▶ [What to work on]:
Copy out each line containing "Blender" from the entries below.

>> start Records

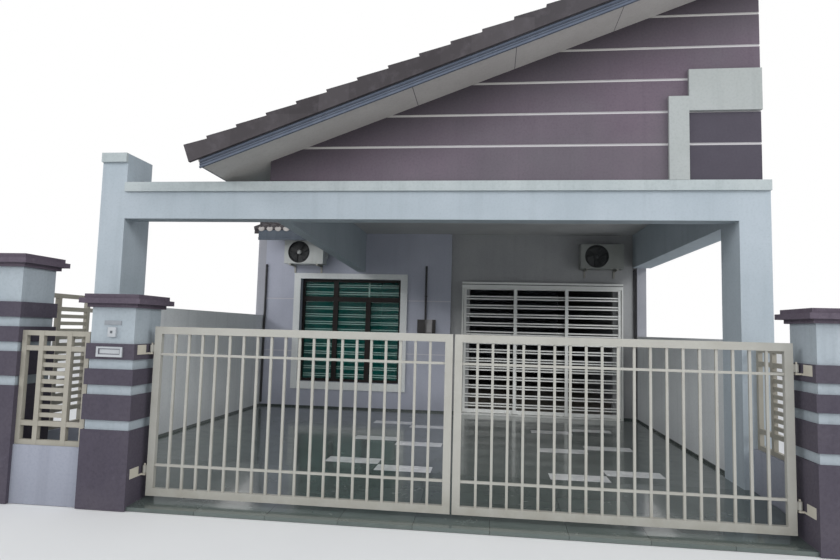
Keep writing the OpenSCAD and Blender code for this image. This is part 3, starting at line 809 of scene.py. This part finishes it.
def plug_seed():
    """Oval mortar plug that closes a roll at the eave; its face looks to -y."""
    n = 14
    turns = [2 * math.pi * k / n for k in range(n)]
    rim = [(0.053 * math.cos(a), 0.006 + 0.042 * math.sin(a)) for a in turns]
    verts = [(x, -0.006, z) for x, z in rim] + [(x, 0.02, z) for x, z in rim] + [(0, -0.011, 0.006)]
    faces = [(k, (k + 1) % n, 2 * n) for k in range(n)]
    faces += [((k + 1) % n, k, n + k, n + (k + 1) % n) for k in range(n)]
    faces += [tuple(range(2 * n - 1, n - 1, -1))]
    return add_mesh("plug_seed", verts, faces)


def lowered_copy(node, height):
    """A merged copy of a roof plate whose top plane is DROP lower, to carry the tiles."""
    near_top = 0.004
    bm = bmesh.new()
    bm.from_mesh(NODES[node].data)
    bmesh.ops.remove_doubles(bm, verts=bm.verts, dist=1e-5)
    for v in bm.verts:
        if abs(v.co.z - height(v.co)) < near_top:
            v.co.z -= DROP
    return bm


def cut(bm, where, outward):
    """Take away what lies beyond a plane and close the cut."""
    whole = bm.verts[:] + bm.edges[:] + bm.faces[:]
    done = bmesh.ops.bisect_plane(bm, geom=whole, dist=1e-5, plane_co=where, plane_no=outward,
                                  clear_outer=True)
    edges = [g for g in done["geom_cut"] if isinstance(g, bmesh.types.BMEdge) and g.is_boundary]
    bmesh.ops.holes_fill(bm, edges=edges, sides=0)


def laid_on(seed, pattern, place, columns, rows=1, cuts=()):
    """Lay copies of the seed, move each point with place(), and trim them."""
    ob = pattern.lay("laid", seed, Columns=columns, Rows=rows)
    bm = bmesh.new()
    bm.from_mesh(ob.data)
    drop(ob)
    for v in bm.verts:
        v.co = place(v.co)
    for where, outward in cuts:
        cut(bm, where, outward)
    return bm


def house_piece(name, parts, mat, smooth=False):
    """Join the parts into one mesh that rides on the house."""
    whole = bmesh.new()
    for bm in parts:
        part = bpy.data.meshes.new("part")
        bm.to_mesh(part)
        bm.free()
        whole.from_mesh(part)
        bpy.data.meshes.remove(part)
    bmesh.ops.recalc_face_normals(whole, faces=whole.faces)
    me = bpy.data.meshes.new(name)
    whole.to_mesh(me)
    whole.free()
    me.materials.append(mat)
    for q in me.polygons:
        q.material_index = 0
        q.use_smooth = smooth
    ob = show(name, me)
    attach(ob, "house")
    return ob


def in_and_up(q):
    """How far a tile's point lies in from the eave and above it."""
    level = 1.0 / SLOPE
    return (q.y - q.z * PITCH) * level, (q.y * PITCH + q.z) * level


class RoofPlan:
    """The roofs' places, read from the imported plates, and where a tile's points go on each slope."""

    def __init__(self):
        self.low, self.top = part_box("main_roof_front")
        self.back_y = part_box("main_roof_back")[1].y
        self.g_low, self.g_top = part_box("gable_deck")
        self.wall_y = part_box("window_wall")[0].y
        self.party_x = self.g_top.x - WALL / 2
        self.party_in = self.g_top.x - WALL
        # the main slope and the gable's meet where x - y is this
        self.valley = (self.top.z - self.g_top.z) / PITCH + self.party_x - self.top.y
        self.eave_z = self.top.z - PITCH * (self.top.y - self.low.y) - DROP
        self.g_eave_z = self.g_top.z - PITCH * (self.party_x - self.g_low.x) - DROP

    def main_height(self, v):
        return self.top.z - PITCH * abs(self.top.y - v.y)

    def gable_height(self, v):
        return self.g_top.z - PITCH * abs(self.party_x - v.x)

    def on_front(self, q):
        inward, rise = in_and_up(q)
        return Vector((TILES_LEFT + q.x, self.low.y + inward, self.eave_z + rise))

    def on_back(self, q):
        inward, rise = in_and_up(q)
        return Vector((TILES_LEFT + q.x, self.back_y - inward, self.eave_z + rise))

    def on_gable(self, q):
        inward, rise = in_and_up(q)
        return Vector((self.g_low.x + inward, self.g_low.y + q.x, self.g_eave_z + rise))


def lay_tiles(plan, tile):
    """Replace each roof plate by a lower plate with its courses of tiles."""
    low, top, g_low, g_top = plan.low, plan.top, plan.g_low, plan.g_top
    seed, laid = tile_seed(), grid_pattern("tile_courses", tile, 2 * ROLL, COURSE)
    columns = math.ceil((g_top.x - TILES_LEFT) / (2 * ROLL))
    rows = math.ceil((top.y - low.y) * SLOPE / COURSE)
    g_columns = math.ceil((plan.party_x - plan.valley - g_low.y) / (2 * ROLL))
    g_rows = math.ceil((plan.party_x - g_low.x) * SLOPE / COURSE)

    to_left, to_right = (-1, 0, 0), (1, 0, 0)
    to_front, to_back = (0, -1, 0), (0, 1, 0)
    valley, off_gable = Vector((plan.valley, 0, 0)), Vector((1, -1, 0)).normalized()
    crest = Vector((0, top.y - CREST_HALF, 0))
    wall = (0, plan.wall_y, 0)
    sides = [((-plan.party_in - WALL, 0, 0), to_left), ((g_top.x, 0, 0), to_right)]
    over_house = sides + [(wall, to_front), (valley, off_gable), (crest, to_back)]
    over_eave = [(wall, to_back), ((-plan.party_in, 0, 0), to_left), (valley, off_gable)]
    behind = sides + [(crest + Vector((0, 2 * CREST_HALF, 0)), to_front),
                      ((0, plan.back_y + BACK_OVER, 0), to_back)]
    over_porch = [((plan.party_x - RIDGE_HALF, 0, 0), to_right), (valley, -off_gable)]

    front = [lowered_copy("main_roof_front", plan.main_height),
             laid_on(seed, laid, plan.on_front, columns, rows, over_house),
             laid_on(seed, laid, plan.on_front, columns, EAVE_ROWS, over_eave)]
    back = [lowered_copy("main_roof_back", plan.main_height),
            laid_on(seed, laid, plan.on_back, columns, rows, behind)]
    gable = [lowered_copy("gable_deck", plan.gable_height),
             laid_on(seed, laid, plan.on_gable, g_columns, g_rows, over_porch)]
    drop(seed)
    for name, parts, node in (("tiles_main_front", front, "main_roof_front"),
                              ("tiles_main_back", back, "main_roof_back"),
                              ("tiles_gable", gable, "gable_deck")):
        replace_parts(house_piece(name, parts, tile), node)
    return columns


def plug_eaves(plan, columns):
    """Close each roll with mortar along the front eave, the back eave and the gable's."""
    mortar = finish_mortar().mat
    seed, laid = plug_seed(), grid_pattern("eave_plugs", mortar, ROLL, COURSE)
    low, g_low = plan.low, plan.g_low
    crown = ROUND / 2 * ROLL
    skipped = math.ceil((-plan.party_in - TILES_LEFT - crown) / ROLL)

    def in_front(q):
        along = TILES_LEFT + crown + skipped * ROLL + q.x
        return Vector((along, low.y - PLUG_OUT + q.y, plan.eave_z + q.z))

    def behind(q):
        along = TILES_LEFT + crown + ROLL + q.x
        return Vector((along, plan.back_y + PLUG_OUT_BACK - q.y, plan.eave_z + q.z))

    def beside(q):
        return Vector((g_low.x - PLUG_OUT + q.y, g_low.y + crown + q.x, plan.g_eave_z + q.z))

    plugs = [laid_on(seed, laid, in_front, int((g_low.x + plan.party_in) / ROLL)),
             laid_on(seed, laid, behind, 2 * columns - 2),
             laid_on(seed, laid, beside, int((g_low.x - plan.valley - g_low.y) / ROLL))]
    drop(seed)
    house_piece("eave_plugs", plugs, mortar)


def tile_roofs(mats):
    plan = RoofPlan()
    columns = lay_tiles(plan, mats["roof_tile"])
    plug_eaves(plan, columns)


# outdoor units: guard, blades, hub and drum in each round opening
UNIT_WIDE = 0.73        # a unit's case
UNIT_TALL = 0.41
FAN_X = 0.262           # middle of the opening from the unit's left side
STEP_BACK = 0.06        # the right unit hangs on the wall that stands back
# radius and depth of the turned pieces, from the front to the back
HUB = [(0, 0.008), (0.022, 0.0085), (0.036, 0.012), (0.041, 0.020), (0.041, 0.052), (0, 0.052)]
DRUM = [(0, 0.0575), (0.1935, 0.0575), (0.1935, 0.0005), (0.1945, 0.0005), (0.1945, 0.0595), (0, 0.0595)]


def fan_middles():
    low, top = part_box("ac_units")
    left = Vector((low.x + FAN_X, low.y, top.z - UNIT_TALL / 2))
    right = Vector((top.x - UNIT_WIDE + FAN_X, low.y + STEP_BACK, low.z + UNIT_TALL / 2))
    return left, right


def guard_pattern(mat):
    """Rings of round wire, spaced evenly, and spokes across them; it lies in the xz plane."""
    g = Pattern("fan_guard", Rings=9, Spokes=8, Radius=0.191, Wire=0.0016)
    index = g.add("GeometryNodeInputIndex")
    still = ("Offset", (0.0, 0.0, 0.0))

    ring_places = g.add("GeometryNodeMeshLine", (0, g.size("Rings")), still)
    ring_points = g.add("GeometryNodeMeshToPoints", (0, ring_places))
    ring = g.add("GeometryNodeCurvePrimitiveCircle", (0, 40), ("Radius", 1.0))
    step = g.calc("DIVIDE", g.size("Radius"), g.size("Rings"))
    grow = g.calc("MULTIPLY", g.calc("ADD", index, 1.0), step)
    rings = g.add("GeometryNodeInstanceOnPoints", ("Points", ring_points), ("Instance", ring),
                  ("Rotation", (math.pi / 2, 0.0, 0.0)), ("Scale", g.xyz(grow, grow, 1.0)))

    spoke_places = g.add("GeometryNodeMeshLine", (0, g.size("Spokes")), still)
    spoke_points = g.add("GeometryNodeMeshToPoints", (0, spoke_places))
    spoke = g.add("GeometryNodeCurvePrimitiveLine", ("Start", (0.03, 0.0, 0.0)),
                  ("End", g.xyz(g.size("Radius"))))
    angle = g.calc("DIVIDE", g.calc("MULTIPLY", index, 2 * math.pi), g.size("Spokes"))
    spokes = g.add("GeometryNodeInstanceOnPoints", ("Points", spoke_points), ("Instance", spoke),
                   ("Rotation", g.xyz(0.0, angle, 0.0)))

    lines = g.add("GeometryNodeJoinGeometry")
    for made in (rings, spokes):
        g.put(lines.node.inputs[0], g.add("GeometryNodeRealizeInstances", (0, made)))
    wire = g.add("GeometryNodeCurvePrimitiveCircle", (0, 6), ("Radius", g.size("Wire")))
    tube = g.add("GeometryNodeCurveToMesh", (0, lines), (1, wire), ("Fill Caps", True))
    g.finish(tube, mat)
    return g


def fan_blade(bm, middle, turn):
    """One pitched blade, swept back and cambered, as a thin closed skin."""
    inner, outer, skin = 0.04, 0.173, 0.003
    rings = []
    for k in range(7):
        r = inner + (outer - inner) * k / 6
        half = math.radians(34 + 10 * k / 6)
        lean = math.radians(9 * k / 6)
        row = []
        for j in range(7):
            side = j / 3 - 1
            a = turn + lean + half * side
            depth = 0.026 + 0.020 * side * (1 - 0.3 * k / 6) + 0.006 * math.cos(side * math.pi / 2)
            faces = [Vector((r * math.cos(a), depth + d, r * math.sin(a))) for d in (0, skin)]
            row.append([bm.verts.new(middle + v) for v in faces])
        rings.append(row)
    for k in range(6):
        for j in range(6):
            for s in (0, 1):
                q = [rings[k][j][s], rings[k + 1][j][s], rings[k + 1][j + 1][s], rings[k][j + 1][s]]
                bm.faces.new(q if s else q[::-1])
    rim = [(0, j) for j in range(7)] + [(k, 6) for k in range(1, 7)] + [(6, j) for j in range(5, -1, -1)]
    rim += [(k, 0) for k in range(5, 0, -1)]
    for (a, b), (c, d) in zip(rim, rim[1:] + rim[:1]):
        bm.faces.new((rings[a][b][0], rings[c][d][0], rings[c][d][1], rings[a][b][1]))


def turned(bm, middle, profile, parts=40):
    """Revolve a profile of (radius, depth) about the y axis through middle."""
    turns = [2 * math.pi * k / parts for k in range(parts)]
    rows = []
    for r, y in profile:
        if r < 1e-6:
            rows.append([bm.verts.new(middle + Vector((0, y, 0)))])
        else:
            ring = [Vector((r * math.cos(a), y, r * math.sin(a))) for a in turns]
            rows.append([bm.verts.new(middle + v) for v in ring])
    for a, b in zip(rows, rows[1:]):
        for k in range(parts):
            n = (k + 1) % parts
            ring = [a[k % len(a)], a[n % len(a)], b[n % len(b)], b[k % len(b)]]
            bm.faces.new([v for i, v in enumerate(ring) if v not in ring[:i]])


def fit_fans(mats):
    """Guards, blades, hubs and drums; the right hub takes the blades' dark finish as painted shade."""
    wire, dark = finish_guard_wire().mat, finish_fan_black().mat
    blades, hubs, drums, guards = bmesh.new(), bmesh.new(), bmesh.new(), bmesh.new()
    seed = add_mesh("guard_seed", [(0, 0, 0)], [])
    laid = guard_pattern(wire).lay("laid", seed)
    for middle in fan_middles():
        part = laid.data.copy()
        part.transform(Matrix.Translation(middle + Vector((0, 0.004, 0))))
        guards.from_mesh(part)
        bpy.data.meshes.remove(part)
        for k in range(3):
            fan_blade(blades, middle, math.radians(90 + 120 * k))
        # painted shade: the right unit's hub is built into the dark blades' mesh
        turned(hubs if middle.x < 0 else blades, middle, HUB)
        turned(drums, middle, DRUM, 64)
    drop(laid)
    drop(seed)
    house_piece("fan_guards", [guards], wire)
    house_piece("fan_blades", [blades], dark, smooth=True)
    house_piece("fan_hubs", [hubs], mats["ac_white"], smooth=True)
    house_piece("fan_drums", [drums], dark)


def build():
    aim_camera()
    light_studio()
    lay_floor()
    mats = dress_nodes()
    tile_roofs(mats)
    fit_fans(mats)


build()
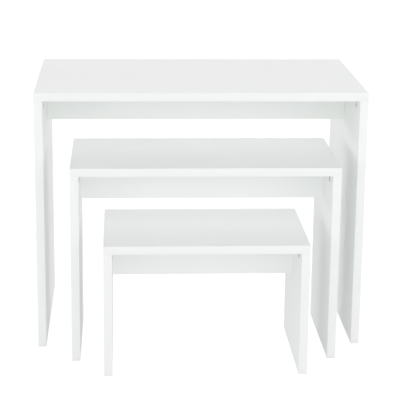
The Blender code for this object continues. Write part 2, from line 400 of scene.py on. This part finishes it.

>> end Records

▶ [Written answer]:
Keep writing the OpenSCAD and Blender code for this image. This is part 3, starting at line 809 of scene.py. This part finishes it.
The Blender code for this object continues. Write part 2, from line 400 of scene.py on. This part finishes it.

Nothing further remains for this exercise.